Records supplied:
--------------------

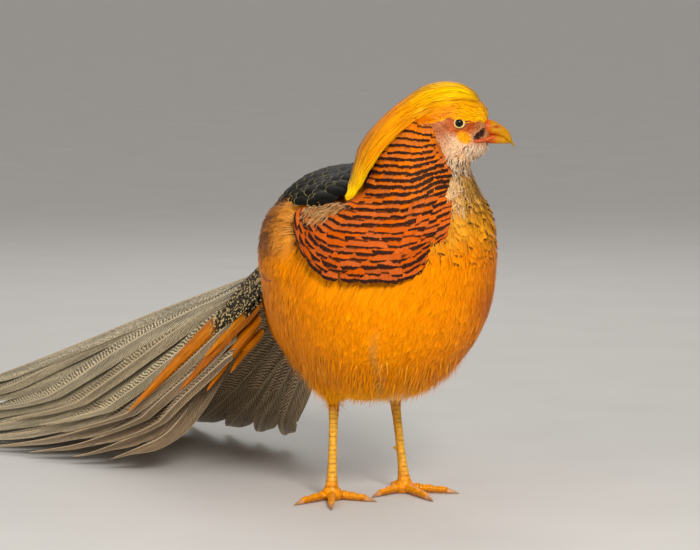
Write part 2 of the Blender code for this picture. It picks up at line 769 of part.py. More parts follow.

--------------------

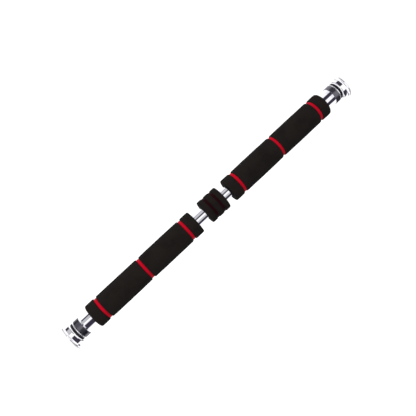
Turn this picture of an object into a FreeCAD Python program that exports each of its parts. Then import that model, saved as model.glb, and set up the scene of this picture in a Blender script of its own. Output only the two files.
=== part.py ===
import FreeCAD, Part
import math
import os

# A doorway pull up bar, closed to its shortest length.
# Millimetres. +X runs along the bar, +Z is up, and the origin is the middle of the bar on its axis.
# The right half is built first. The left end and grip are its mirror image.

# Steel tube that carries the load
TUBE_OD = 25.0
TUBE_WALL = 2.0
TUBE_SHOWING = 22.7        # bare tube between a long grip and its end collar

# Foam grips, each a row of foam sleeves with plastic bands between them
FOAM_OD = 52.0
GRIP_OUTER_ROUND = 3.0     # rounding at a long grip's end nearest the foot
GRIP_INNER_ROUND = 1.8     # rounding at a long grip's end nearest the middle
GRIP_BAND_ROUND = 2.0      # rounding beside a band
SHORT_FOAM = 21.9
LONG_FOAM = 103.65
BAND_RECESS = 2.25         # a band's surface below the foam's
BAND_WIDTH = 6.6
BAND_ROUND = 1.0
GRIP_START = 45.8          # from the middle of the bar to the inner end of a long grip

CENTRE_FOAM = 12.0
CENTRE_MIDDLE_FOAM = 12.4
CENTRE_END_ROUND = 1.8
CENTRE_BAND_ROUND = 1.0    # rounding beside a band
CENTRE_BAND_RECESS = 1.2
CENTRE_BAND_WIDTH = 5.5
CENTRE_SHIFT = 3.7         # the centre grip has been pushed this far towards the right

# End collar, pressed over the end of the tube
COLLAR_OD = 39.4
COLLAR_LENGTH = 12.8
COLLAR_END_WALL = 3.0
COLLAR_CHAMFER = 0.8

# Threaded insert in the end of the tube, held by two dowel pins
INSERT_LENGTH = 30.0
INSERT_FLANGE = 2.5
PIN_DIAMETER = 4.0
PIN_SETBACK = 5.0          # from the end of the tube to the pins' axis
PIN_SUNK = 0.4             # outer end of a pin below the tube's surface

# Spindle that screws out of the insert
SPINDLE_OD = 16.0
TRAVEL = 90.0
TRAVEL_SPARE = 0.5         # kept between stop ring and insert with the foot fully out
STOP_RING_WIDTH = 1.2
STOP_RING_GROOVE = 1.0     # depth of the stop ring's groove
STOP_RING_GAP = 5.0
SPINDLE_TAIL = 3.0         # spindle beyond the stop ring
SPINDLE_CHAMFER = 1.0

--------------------

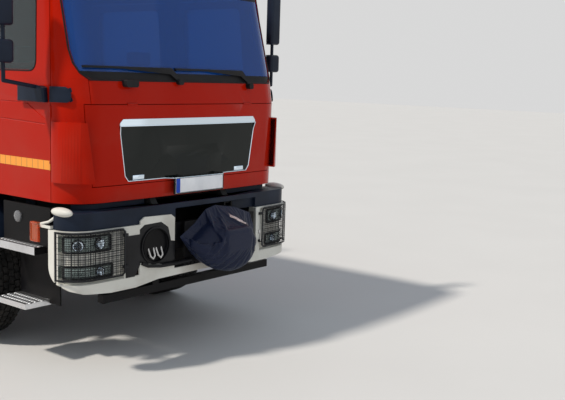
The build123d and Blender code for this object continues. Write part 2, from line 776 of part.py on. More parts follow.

--------------------

Find the word "object" in the data and show each line that holds it.

Task solution:
Turn this picture of an object into a FreeCAD Python program that exports each of its parts. Then import that model, saved as model.glb, and set up the scene of this picture in a Blender script of its own. Output only the two files.
The build123d and Blender code for this object continues. Write part 2, from line 776 of part.py on. More parts follow.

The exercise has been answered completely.